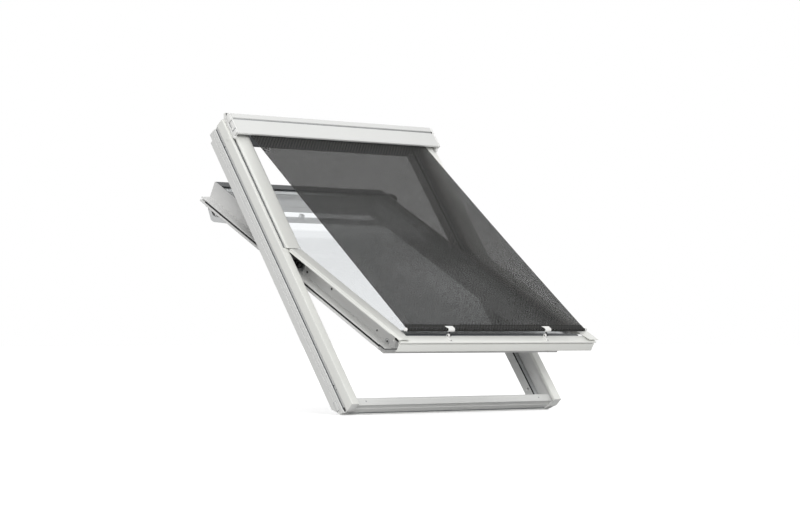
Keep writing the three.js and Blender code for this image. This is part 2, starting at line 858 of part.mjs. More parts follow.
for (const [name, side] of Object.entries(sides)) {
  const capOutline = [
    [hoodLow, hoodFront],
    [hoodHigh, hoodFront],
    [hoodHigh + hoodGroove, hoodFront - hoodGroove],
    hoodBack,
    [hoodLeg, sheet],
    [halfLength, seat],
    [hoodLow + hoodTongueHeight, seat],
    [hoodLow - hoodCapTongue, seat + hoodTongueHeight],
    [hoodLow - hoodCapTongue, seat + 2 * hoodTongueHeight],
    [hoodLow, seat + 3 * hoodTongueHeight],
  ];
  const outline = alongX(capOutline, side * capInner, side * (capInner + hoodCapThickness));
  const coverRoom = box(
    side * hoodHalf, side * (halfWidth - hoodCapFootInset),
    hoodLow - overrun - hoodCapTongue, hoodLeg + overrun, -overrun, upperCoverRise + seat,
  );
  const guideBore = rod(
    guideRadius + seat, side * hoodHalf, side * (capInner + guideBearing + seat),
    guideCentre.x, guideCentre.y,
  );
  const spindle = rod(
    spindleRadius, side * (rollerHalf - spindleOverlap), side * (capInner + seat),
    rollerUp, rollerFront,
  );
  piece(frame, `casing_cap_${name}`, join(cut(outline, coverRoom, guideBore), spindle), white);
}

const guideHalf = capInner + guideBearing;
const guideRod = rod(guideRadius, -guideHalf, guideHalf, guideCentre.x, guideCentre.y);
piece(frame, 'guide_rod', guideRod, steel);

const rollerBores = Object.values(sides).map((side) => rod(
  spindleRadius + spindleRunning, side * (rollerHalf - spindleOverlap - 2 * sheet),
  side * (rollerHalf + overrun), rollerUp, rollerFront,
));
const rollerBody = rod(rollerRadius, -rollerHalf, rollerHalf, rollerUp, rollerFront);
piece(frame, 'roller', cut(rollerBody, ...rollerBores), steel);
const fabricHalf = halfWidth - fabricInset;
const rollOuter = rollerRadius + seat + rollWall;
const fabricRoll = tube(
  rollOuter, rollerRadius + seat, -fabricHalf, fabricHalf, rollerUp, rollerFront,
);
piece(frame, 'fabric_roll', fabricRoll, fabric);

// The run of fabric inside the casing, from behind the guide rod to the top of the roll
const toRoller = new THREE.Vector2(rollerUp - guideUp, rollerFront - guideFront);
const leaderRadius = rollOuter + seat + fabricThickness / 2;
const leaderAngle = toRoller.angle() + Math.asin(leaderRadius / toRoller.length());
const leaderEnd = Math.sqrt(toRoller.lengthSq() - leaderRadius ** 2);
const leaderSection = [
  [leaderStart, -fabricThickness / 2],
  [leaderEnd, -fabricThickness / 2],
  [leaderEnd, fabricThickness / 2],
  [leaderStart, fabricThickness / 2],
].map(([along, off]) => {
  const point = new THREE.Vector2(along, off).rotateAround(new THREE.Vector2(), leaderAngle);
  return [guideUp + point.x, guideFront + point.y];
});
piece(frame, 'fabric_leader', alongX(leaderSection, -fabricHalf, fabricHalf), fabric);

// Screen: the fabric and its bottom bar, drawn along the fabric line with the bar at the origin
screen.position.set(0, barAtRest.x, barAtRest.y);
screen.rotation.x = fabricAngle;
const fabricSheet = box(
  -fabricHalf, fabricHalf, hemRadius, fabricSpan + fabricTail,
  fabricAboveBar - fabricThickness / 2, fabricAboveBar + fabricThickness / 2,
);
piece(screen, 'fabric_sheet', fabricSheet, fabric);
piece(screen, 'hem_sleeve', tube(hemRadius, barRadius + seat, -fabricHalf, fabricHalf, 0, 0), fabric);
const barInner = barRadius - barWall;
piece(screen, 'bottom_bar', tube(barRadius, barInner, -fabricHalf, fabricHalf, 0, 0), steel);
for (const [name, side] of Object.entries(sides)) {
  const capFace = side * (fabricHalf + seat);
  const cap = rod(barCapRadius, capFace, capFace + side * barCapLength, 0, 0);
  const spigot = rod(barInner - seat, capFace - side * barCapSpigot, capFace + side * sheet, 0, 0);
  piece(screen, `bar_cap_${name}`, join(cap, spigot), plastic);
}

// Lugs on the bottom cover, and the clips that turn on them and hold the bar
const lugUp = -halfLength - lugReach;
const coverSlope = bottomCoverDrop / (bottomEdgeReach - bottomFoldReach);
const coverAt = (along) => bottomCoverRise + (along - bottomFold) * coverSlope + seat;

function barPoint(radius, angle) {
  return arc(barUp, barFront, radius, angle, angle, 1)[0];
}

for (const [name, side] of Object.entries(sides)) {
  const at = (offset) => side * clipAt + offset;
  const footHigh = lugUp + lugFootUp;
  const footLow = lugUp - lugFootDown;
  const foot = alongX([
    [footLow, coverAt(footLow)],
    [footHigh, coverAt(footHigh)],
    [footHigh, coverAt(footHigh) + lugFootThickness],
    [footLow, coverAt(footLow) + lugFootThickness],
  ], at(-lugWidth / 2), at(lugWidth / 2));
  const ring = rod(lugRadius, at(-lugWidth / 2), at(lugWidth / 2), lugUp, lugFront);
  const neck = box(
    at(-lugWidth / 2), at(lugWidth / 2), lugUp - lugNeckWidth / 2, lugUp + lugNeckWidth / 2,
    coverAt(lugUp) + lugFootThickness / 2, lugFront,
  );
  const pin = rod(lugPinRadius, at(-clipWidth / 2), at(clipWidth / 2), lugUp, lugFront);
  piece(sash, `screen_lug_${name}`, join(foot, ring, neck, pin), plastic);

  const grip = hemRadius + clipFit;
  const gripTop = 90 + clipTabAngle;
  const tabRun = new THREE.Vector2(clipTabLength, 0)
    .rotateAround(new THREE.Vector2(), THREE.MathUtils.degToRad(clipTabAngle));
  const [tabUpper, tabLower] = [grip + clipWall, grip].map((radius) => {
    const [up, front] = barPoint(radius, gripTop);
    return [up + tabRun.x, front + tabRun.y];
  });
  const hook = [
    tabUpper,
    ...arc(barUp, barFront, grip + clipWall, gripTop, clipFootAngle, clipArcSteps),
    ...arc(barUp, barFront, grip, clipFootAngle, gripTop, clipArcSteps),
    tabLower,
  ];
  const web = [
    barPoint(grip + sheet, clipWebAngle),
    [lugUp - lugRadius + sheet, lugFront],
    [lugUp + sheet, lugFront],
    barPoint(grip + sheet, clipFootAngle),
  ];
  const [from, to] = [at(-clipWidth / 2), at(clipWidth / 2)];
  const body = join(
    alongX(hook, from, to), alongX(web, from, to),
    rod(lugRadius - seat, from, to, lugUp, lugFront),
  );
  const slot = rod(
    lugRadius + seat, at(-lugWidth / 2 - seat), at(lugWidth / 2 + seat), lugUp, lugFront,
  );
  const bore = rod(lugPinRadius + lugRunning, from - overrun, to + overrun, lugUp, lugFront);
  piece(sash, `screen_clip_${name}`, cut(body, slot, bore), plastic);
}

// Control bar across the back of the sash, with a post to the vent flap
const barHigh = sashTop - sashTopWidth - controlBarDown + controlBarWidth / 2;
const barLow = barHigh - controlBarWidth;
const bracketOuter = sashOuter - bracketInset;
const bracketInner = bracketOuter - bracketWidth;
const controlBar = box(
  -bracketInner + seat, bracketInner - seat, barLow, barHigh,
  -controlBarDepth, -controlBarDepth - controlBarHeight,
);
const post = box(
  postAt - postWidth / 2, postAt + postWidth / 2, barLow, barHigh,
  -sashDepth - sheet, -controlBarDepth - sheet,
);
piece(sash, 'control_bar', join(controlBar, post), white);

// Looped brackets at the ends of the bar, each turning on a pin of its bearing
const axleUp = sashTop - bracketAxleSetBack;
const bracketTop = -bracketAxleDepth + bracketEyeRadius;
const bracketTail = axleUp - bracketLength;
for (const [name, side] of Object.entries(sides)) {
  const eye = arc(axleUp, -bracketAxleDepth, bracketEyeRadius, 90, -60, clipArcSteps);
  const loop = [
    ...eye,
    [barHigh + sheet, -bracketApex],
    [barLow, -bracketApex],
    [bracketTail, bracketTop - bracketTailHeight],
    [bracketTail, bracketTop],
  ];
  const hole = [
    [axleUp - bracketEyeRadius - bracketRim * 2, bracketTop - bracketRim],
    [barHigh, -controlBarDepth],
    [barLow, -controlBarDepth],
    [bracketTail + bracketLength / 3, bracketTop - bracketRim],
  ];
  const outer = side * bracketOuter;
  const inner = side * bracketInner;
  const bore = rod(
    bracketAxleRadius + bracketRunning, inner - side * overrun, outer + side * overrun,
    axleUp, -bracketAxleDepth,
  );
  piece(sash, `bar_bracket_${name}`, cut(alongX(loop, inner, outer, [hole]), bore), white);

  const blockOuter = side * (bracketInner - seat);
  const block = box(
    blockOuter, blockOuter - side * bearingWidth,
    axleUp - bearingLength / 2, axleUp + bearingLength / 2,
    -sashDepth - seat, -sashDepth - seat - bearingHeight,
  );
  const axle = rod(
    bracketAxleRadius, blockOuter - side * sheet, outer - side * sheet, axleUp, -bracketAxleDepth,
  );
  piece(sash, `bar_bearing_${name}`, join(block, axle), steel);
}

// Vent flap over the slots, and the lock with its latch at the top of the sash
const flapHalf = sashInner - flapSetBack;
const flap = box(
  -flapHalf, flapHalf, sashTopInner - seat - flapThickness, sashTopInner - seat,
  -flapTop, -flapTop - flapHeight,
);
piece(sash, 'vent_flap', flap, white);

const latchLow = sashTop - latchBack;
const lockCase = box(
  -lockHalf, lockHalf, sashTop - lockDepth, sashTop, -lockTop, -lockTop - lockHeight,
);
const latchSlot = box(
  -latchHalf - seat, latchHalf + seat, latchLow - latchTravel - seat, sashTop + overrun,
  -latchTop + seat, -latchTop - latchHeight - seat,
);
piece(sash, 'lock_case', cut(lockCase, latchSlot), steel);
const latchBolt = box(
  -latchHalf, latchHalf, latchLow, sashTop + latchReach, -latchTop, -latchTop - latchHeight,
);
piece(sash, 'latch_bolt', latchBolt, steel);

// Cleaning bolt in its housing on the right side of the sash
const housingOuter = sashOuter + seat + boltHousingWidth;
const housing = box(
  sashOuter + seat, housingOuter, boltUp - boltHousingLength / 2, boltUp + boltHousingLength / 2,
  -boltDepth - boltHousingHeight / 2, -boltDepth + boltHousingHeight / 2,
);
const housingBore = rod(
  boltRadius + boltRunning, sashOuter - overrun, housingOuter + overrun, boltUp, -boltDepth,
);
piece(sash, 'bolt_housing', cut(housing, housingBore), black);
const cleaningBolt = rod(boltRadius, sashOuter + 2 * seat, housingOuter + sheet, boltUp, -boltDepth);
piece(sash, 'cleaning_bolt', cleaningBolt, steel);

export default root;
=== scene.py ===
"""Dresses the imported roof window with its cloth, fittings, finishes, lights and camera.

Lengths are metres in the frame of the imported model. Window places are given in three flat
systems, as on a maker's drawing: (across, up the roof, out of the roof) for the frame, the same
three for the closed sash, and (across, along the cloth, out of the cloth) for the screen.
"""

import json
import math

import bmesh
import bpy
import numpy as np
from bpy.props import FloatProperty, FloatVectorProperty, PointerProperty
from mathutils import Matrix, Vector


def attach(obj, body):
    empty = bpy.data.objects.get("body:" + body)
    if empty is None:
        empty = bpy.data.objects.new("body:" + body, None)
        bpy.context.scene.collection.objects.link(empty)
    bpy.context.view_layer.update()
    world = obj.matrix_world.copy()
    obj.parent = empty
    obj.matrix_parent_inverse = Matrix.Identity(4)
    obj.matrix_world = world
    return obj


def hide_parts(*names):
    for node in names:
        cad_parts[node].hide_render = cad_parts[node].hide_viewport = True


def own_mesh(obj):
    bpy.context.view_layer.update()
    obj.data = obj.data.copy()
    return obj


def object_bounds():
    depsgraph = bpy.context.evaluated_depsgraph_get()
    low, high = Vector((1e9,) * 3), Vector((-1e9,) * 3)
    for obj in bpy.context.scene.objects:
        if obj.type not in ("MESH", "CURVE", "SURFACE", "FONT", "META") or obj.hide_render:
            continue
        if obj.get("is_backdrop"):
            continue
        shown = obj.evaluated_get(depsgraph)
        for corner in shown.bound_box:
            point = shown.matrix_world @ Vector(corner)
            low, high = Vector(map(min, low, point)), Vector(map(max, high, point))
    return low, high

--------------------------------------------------

◆ EXERCISE INSTRUCTIONS
Every line from the one containing "side of the sash" through the one containing "depsgraph = bpy.context.evaluated_depsgraph_get()" is to be given again exactly, both ends included, and no line outside that range.

◆ ANSWER FOR THE TASK
// Cleaning bolt in its housing on the right side of the sash
const housingOuter = sashOuter + seat + boltHousingWidth;
const housing = box(
  sashOuter + seat, housingOuter, boltUp - boltHousingLength / 2, boltUp + boltHousingLength / 2,
  -boltDepth - boltHousingHeight / 2, -boltDepth + boltHousingHeight / 2,
);
const housingBore = rod(
  boltRadius + boltRunning, sashOuter - overrun, housingOuter + overrun, boltUp, -boltDepth,
);
piece(sash, 'bolt_housing', cut(housing, housingBore), black);
const cleaningBolt = rod(boltRadius, sashOuter + 2 * seat, housingOuter + sheet, boltUp, -boltDepth);
piece(sash, 'cleaning_bolt', cleaningBolt, steel);

export default root;
=== scene.py ===
"""Dresses the imported roof window with its cloth, fittings, finishes, lights and camera.

Lengths are metres in the frame of the imported model. Window places are given in three flat
systems, as on a maker's drawing: (across, up the roof, out of the roof) for the frame, the same
three for the closed sash, and (across, along the cloth, out of the cloth) for the screen.
"""

import json
import math

import bmesh
import bpy
import numpy as np
from bpy.props import FloatProperty, FloatVectorProperty, PointerProperty
from mathutils import Matrix, Vector


def attach(obj, body):
    empty = bpy.data.objects.get("body:" + body)
    if empty is None:
        empty = bpy.data.objects.new("body:" + body, None)
        bpy.context.scene.collection.objects.link(empty)
    bpy.context.view_layer.update()
    world = obj.matrix_world.copy()
    obj.parent = empty
    obj.matrix_parent_inverse = Matrix.Identity(4)
    obj.matrix_world = world
    return obj


def hide_parts(*names):
    for node in names:
        cad_parts[node].hide_render = cad_parts[node].hide_viewport = True


def own_mesh(obj):
    bpy.context.view_layer.update()
    obj.data = obj.data.copy()
    return obj


def object_bounds():
    depsgraph = bpy.context.evaluated_depsgraph_get()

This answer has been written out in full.